Proximal nested sampling was introduced recently to open up Bayesian model selection for high-dimensional problems such as computational imaging. The framework is suitable for models with a log-convex likelihood, which are ubiquitous in the imaging sciences. The purpose of this article is two-fold. First, we review proximal nested sampling in a pedagogical manner in an attempt to elucidate the framework for physical scientists. Second, we show how proximal nested sampling can be extended in an empirical Bayes setting to support data-driven priors, such as deep neural networks learned from training data.

Learned harmonic mean estimation of the marginal likelihood with normalizing flows

Computing the marginal likelihood (also called the Bayesian model evidence) is an important task in Bayesian model selection, providing a principled quantitative way to compare models. The learned harmonic mean estimator solves the exploding variance problem of the original harmonic mean estimation of the marginal likelihood. The learned harmonic mean estimator learns an importance sampling target distribution that approximates the optimal distribution. While the approximation need not be highly accurate, it is critical that the probability mass of the learned distribution is contained within the posterior in order to avoid the exploding variance problem. In previous work a bespoke optimization problem is introduced when training models in order to ensure this property is satisfied. In the current article we introduce the use of normalizing flows to represent the importance sampling target distribution. A flow-based model is trained on samples from the posterior by maximum likelihood estimation. Then, the probability density of the flow is concentrated by lowering the variance of the base distribution, i.e. by lowering its "temperature", ensuring its probability mass is contained within the posterior. This approach avoids the need for a bespoke optimisation problem and careful fine tuning of parameters, resulting in a more robust method. Moreover, the use of normalizing flows has the potential to scale to high dimensional settings. We present preliminary experiments demonstrating the effectiveness of the use of flows for the learned harmonic mean estimator. The harmonic code implementing the learned harmonic mean, which is publicly available, has been updated to now support normalizing flows.

Scalable and Equivariant Spherical CNNs by Discrete-Continuous (DISCO) Convolutions

No existing spherical convolutional neural network (CNN) framework is both computationally scalable and rotationally equivariant.

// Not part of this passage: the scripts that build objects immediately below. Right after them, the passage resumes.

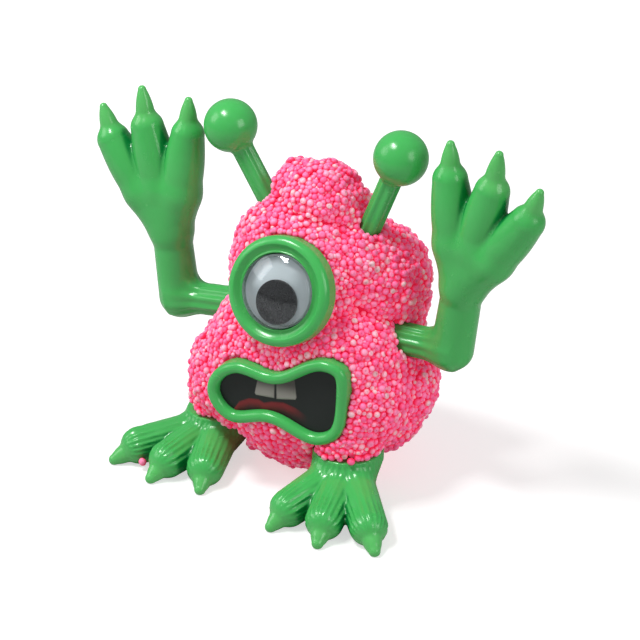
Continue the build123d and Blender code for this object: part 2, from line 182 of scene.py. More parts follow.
def claw(points, start, end, radius, tip_radius):
    """A claw that stays plump and then closes to a blunt tip; blunting keeps its reach."""
    start, end = np.array(start, float), np.array(end, float)
    end = end - CLAW_BLUNTING * (end - start) / np.linalg.norm(end - start)
    tip_radius = tip_radius + CLAW_BLUNTING
    share, away = along_limb(points, start, end)
    return away - tip_radius - (radius - tip_radius) * (1 - share ** 2.6)


def polar_about(points, origin, axis):
    """Distance along an axis, distance from it and angle round it, for each point."""
    axis = np.array(axis, float)
    across = np.cross(axis, (0.0, 1.0, 0.0) if abs(axis[1]) < 0.9 else (0.0, 0.0, 1.0))
    across /= np.linalg.norm(across)
    up = np.cross(axis, across)
    offset = points - origin
    along, first, second = offset @ axis, offset @ across, offset @ up
    return along, np.hypot(first, second), np.arctan2(second, first)


def fluted_stem(points, origin, axis, radius, length, flutes, depth):
    """A round stem from origin along axis, with shallow grooves along it."""
    along, away, angle = polar_about(points, origin, axis)
    grooves = depth * (0.5 - 0.5 * np.cos(flutes * angle + 0.9 * np.sin(2 * angle + 1)))
    side = away - radius + grooves
    return cut(np.maximum(side, along - length), along, 0.2)


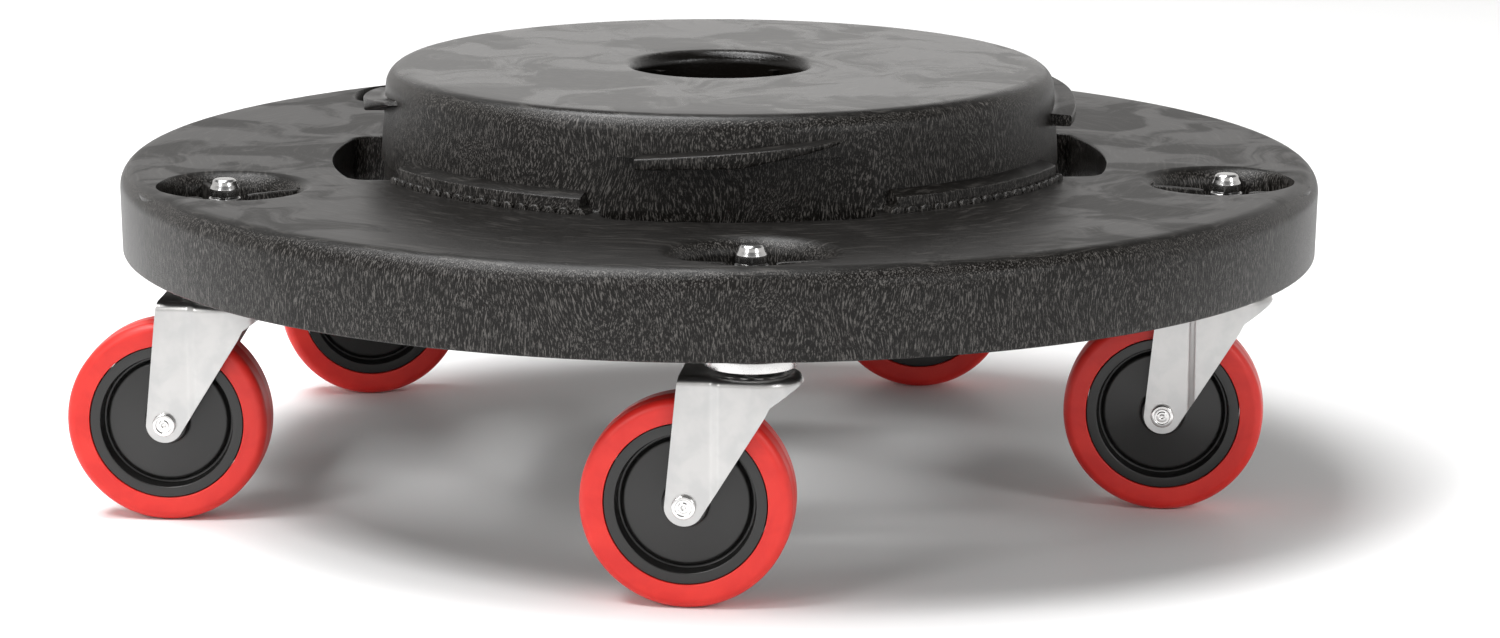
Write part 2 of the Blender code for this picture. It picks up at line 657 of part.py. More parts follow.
def make_casters(parent, mats):
    fixed = {
        "stem": (stem_mesh(), mats["zinc"]),
        "retaining_ring": (retaining_ring_mesh(), mats["spring_steel"]),
        "upper_race": (upper_race_mesh(), mats["race"]),
        "ball_ring": (ball_ring_mesh(), mats["ball"]),
        "fork": (fork_mesh(), mats["zinc_fork"]),
    }
    on_the_axle = {
        "axle_rivet": (axle_rivet_mesh(), mats["rivet"]),
        "axle_sleeve": (axle_sleeve_mesh(), mats["sleeve"]),
        "wheel_hub": (wheel_hub_mesh(), mats["hub"]),
        "wheel_tread": (wheel_tread_mesh(), mats["tread"]),
    }
    for i in range(CASTERS):
        number = i + 1
        x, y = stem_place(i)[1]
        swivel = bpy.data.objects.new(f"caster_{number}_swivel_axis", None)
        swivel.location = (x, y, 0.0)
        swivel.rotation_euler = (0.0, 0.0, math.radians(CASTER_TRAIL_DEG[i]))
        swivel.parent = parent
        bpy.context.collection.objects.link(swivel)
        for name, (mesh, mat) in fixed.items():
            turn = math.pi / 2 if name == "retaining_ring" else 0.0
            place(f"caster_{number}_{name}", mesh, mat, swivel, rotation=(0, 0, turn))
        for name, (mesh, mat) in on_the_axle.items():
            place(f"caster_{number}_{name}", mesh, mat, swivel, (CASTER_TRAIL, 0.0, WHEEL_RADIUS))


# ---------------------------------------------------------------- assembly

def main():
    clear_scene()
    axis = bpy.data.objects.new("deck_axis", None)
    axis.location = (DECK_X, 0.0, 0.0)
    bpy.context.collection.objects.link(axis)
    mats = {
        "zinc": material("zinc_stem", (0.58, 0.60, 0.61), 0.28, 1.0),
        "spring_steel": material("spring_steel", (0.45, 0.46, 0.47), 0.35, 1.0),
        "race": material("zinc_race", (0.62, 0.63, 0.62), 0.30, 1.0),
        "ball": material("ball_steel", (0.55, 0.55, 0.55), 0.15, 1.0),
        "zinc_fork": material("zinc_fork", (0.66, 0.66, 0.64), 0.33, 1.0),
        "rivet": material("rivet_steel", (0.62, 0.63, 0.63), 0.25, 1.0),
        "sleeve": material("sleeve_steel", (0.50, 0.50, 0.50), 0.35, 1.0),
        "hub": material("black_nylon", (0.018, 0.017, 0.017), 0.38),
        "tread": material("red_polyurethane", (0.72, 0.035, 0.03), 0.42),
    }
    make_deck(axis, material("black_structural_foam", (0.035, 0.033, 0.033), 0.55))
    make_casters(axis, mats)


main()
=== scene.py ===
"""Looks of the round container dolly: fine meshes, materials, studio and camera round the CAD frame.

Units are metres, +Z is up and the floor is z = 0.  The deck is built about its own axis, and each
caster about its stem with the wheel trailing towards +X; both are then put where the frame says.
"""

import json
import math

import bmesh
import bpy
from mathutils import Matrix, Vector


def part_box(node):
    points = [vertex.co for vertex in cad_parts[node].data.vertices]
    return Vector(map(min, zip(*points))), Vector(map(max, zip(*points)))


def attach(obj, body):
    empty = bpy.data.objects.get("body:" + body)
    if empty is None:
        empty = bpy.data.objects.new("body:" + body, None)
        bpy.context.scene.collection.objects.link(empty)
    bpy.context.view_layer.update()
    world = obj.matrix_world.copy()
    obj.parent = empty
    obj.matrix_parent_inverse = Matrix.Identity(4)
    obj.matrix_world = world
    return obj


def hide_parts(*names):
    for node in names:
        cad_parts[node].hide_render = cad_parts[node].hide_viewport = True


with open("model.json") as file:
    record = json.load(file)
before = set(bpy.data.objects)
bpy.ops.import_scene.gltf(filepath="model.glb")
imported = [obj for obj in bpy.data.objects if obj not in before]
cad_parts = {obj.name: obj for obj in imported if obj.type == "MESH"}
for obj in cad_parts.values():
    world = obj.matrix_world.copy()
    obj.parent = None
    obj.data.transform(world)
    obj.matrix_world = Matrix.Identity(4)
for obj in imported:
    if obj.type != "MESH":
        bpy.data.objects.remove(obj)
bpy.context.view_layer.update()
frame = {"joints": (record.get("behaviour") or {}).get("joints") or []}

# ---------------------------------------------------------------- places read from the frame

DECK_LOW, DECK_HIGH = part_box("deck")
DECK_AXIS = Vector(((DECK_LOW.x + DECK_HIGH.x) / 2, (DECK_LOW.y + DECK_HIGH.y) / 2, 0.0))
DECK_RADIUS = (DECK_HIGH.x - DECK_LOW.x) / 2
HUB_TOP = DECK_HIGH.z
JOINTS = {joint["name"]: joint for joint in frame["joints"]}
CASTERS = sum(name.endswith("_swivel") for name in JOINTS)
STEMS = [(x - DECK_AXIS.x, y - DECK_AXIS.y) for x, y, _ in
         (JOINTS[f"caster_{n}_swivel"]["pos_m"] for n in range(1, CASTERS + 1))]
STEM_ANGLES = [math.atan2(y, x) for x, y in STEMS]
STEM_CIRCLE = math.hypot(*STEMS[0])
DECK_BODY = "deck_assembly"

SHARP_ANGLE = math.radians(35.0)     # edges sharper than this aren't smoothed over

# ---------------------------------------------------------------- dimensions of the deck

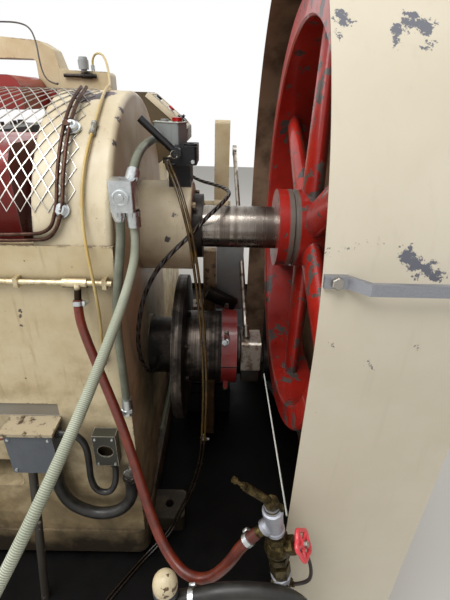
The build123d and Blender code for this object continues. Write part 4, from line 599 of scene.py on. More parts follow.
sumpHoseRoute = [(0.293, -0.4, 0.5), (0.293, -0.4, 0.465), (0.29, -0.402, 0.4), (0.312, -0.404, 0.33),
                 (0.385, -0.406, 0.284), (0.46, -0.404, 0.296), (0.502, -0.396, 0.345), (0.505, -0.39, 0.402),
                 (0.505, -0.39, 0.432)]
topWireRoute = [(-0.074, 0.42, 1.6173), (-0.074, 0.42, 1.64), (-0.046, 0.408, 1.664), (0.014, 0.394, 1.664),
                (0.072, 0.382, 1.662), (0.118, 0.364, 1.648), (0.14, 0.342, 1.606), (0.15, 0.318, 1.552),
                (0.172, 0.276, 1.512), (0.208, 0.216, 1.492), (0.246, 0.156, 1.484), (0.28, 0.098, 1.48),
                (0.306, 0.04, 1.482), (0.322, -0.01, 1.478)]
drainHoseRoute = [(0.704, -0.812, 0.661), (0.732, -0.812, 0.668), (0.778, -0.812, 0.688),
                  (0.84, -0.812, 0.692), (0.9, -0.812, 0.674), (0.938, -0.812, 0.624), (0.952, -0.812, 0.562),
                  (0.952, -0.812, 0.5)]
valveHoseRoute = [(0.9037, -0.756, 0.724), (0.9258, -0.7526, 0.7138), (0.942, -0.756, 0.69),
                  (0.949, -0.766, 0.662), (0.9431, -0.7732, 0.641), (0.9191, -0.766, 0.6218)]
layCord("topConduit", "conduit_top", "smoothConduitSheath", topConduitRoute, 0.0105)
layCord("downConduit", "conduit_down", "smoothConduitSheath", downConduitRoute, 0.0105)
layCord("rearConduit", "conduit_rear", "ribbedConduitSheath", rearConduitRoute, 0.0105)
layCord("coolantHose", "coolant_hose", "brownHoseRubber", coolantRoute, 0.0105)
layCord("yellowOilTube", "yellow_oil_tube", "yellowNylonTube", yellowRoute, 0.0035)
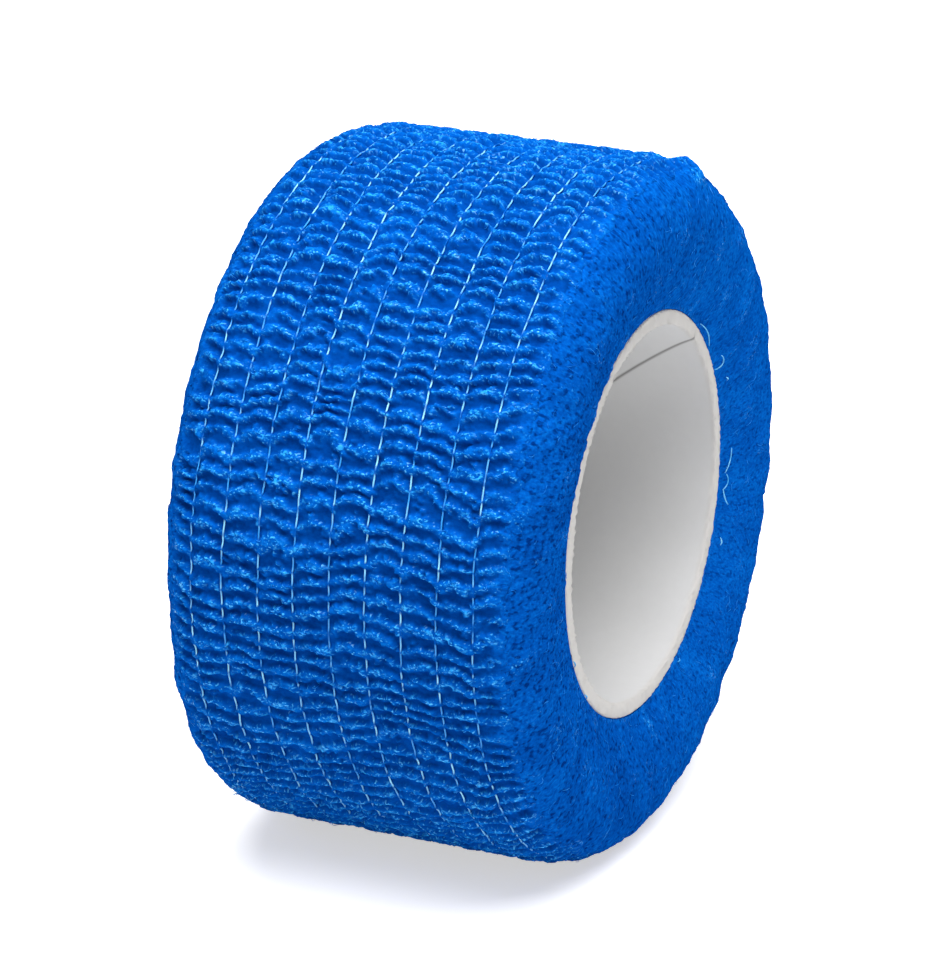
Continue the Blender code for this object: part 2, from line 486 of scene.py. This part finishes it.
end_finish = cloth_material("felted_edges", bump=0.60)
for end_name, end_side in (("turn_edges_near", -1), ("turn_edges_far", 1)):
    angle = np.linspace(0, TURN, END_COLUMNS, endpoint=False)[None, :]
    inward = np.linspace(0, 1, END_ROWS)[:, None]
    height, gaps = end_relief(angle, inward, END_SEEDS[end_side])
    if end_side < 0:
        height = height + lip_at(angle) * ease(*LIP_FADE, inward)
    places = [on_end(angle, inward, end_side, height)]
    for out, along in BORE_LAP:
        places.append(about_axis(angle, end_side * (CORE_HALF + along), CORE_RADIUS + out))
    lap = len(BORE_LAP)
    inward = np.concatenate([inward] + lap * [inward[-1:]])
    # The lap rows at the core get painted shade.
    gaps = np.concatenate([gaps] + lap * [BORE_LAP_SHADE + 0 * gaps[-1:]])
    # Painted light: an end's high spots are marked to be coloured lighter.
    raised = np.concatenate([ease(*RAISED_ZONE, height)] + lap * [0 * gaps[-1:]])
    # Painted light: the +X side of each end is coloured lighter.
    painted_light_side = ease(*PAINTED_LIGHT_SIDE, np.sin(angle))
    faces = ring_faces(*gaps.shape)
    make_piece(end_name, np.concatenate(places), faces if end_side < 0 else faces[:, ::-1], end_finish,
               "cohesive_cloth", open=gaps - PAINTED_LIGHT_SHARE * painted_light_side, raised=RAISED_SHARE * raised,
               crest=0 * gaps, felted=FELTED + FELTED_SWING * np.sin(angle) + 0 * gaps,
               flow=flow_marks(angle, end_side * FLOW_START + END_PATH * inward, *FLOW_END))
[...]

Continuous approaches capture rotational equivariance but are often prohibitively computationally demanding. Discrete approaches offer more favorable computational performance but at the cost of equivariance. We develop a hybrid discrete-continuous (DISCO) group convolution that is simultaneously equivariant and computationally scalable to high-resolution. While our framework can be applied to any compact group, we specialize to the sphere. Our DISCO spherical convolutions not only exhibit $\text{SO}(3)$ rotational equivariance but also a form of asymptotic $\text{SO}(3)/\text{SO}(2)$ rotational equivariance, which is more desirable for many applications (where $\text{SO}(n)$ is the special orthogonal group representing rotations in $n$-dimensions). Through a sparse tensor implementation we achieve linear scaling in number of pixels on the sphere for both computational cost and memory usage. For 4k spherical images we realize a saving of $10^9$ in computational cost and $10^4$ in memory usage when compared to the most efficient alternative equivariant spherical convolution. We apply the DISCO spherical CNN framework to a number of benchmark dense-prediction problems on the sphere, such as semantic segmentation and depth estimation, on all of which we achieve the state-of-the-art performance.

Efficient Generalized Spherical CNNs

Many problems across computer vision and the natural sciences require the analysis of spherical data, for which representations may be learned efficiently by encoding equivariance to rotational symmetries. We present a generalized spherical CNN framework that encompasses various existing approaches and allows them to be leveraged alongside each other. The only existing non-linear spherical CNN layer that is strictly equivariant has complexity $\mathcal{O}(C^2L^5)$, where $C$ is a measure of representational capacity and $L$ the spherical harmonic bandlimit. Such a high computational cost often prohibits the use of strictly equivariant spherical CNNs. We develop two new strictly equivariant layers with reduced complexity $\mathcal{O}(CL^4)$ and $\mathcal{O}(CL^3 \log L)$, making larger, more expressive models computationally feasible. Moreover, we adopt efficient sampling theory to achieve further computational savings. We show that these developments allow the construction of more expressive hybrid models that achieve state-of-the-art accuracy and parameter efficiency on spherical benchmark problems.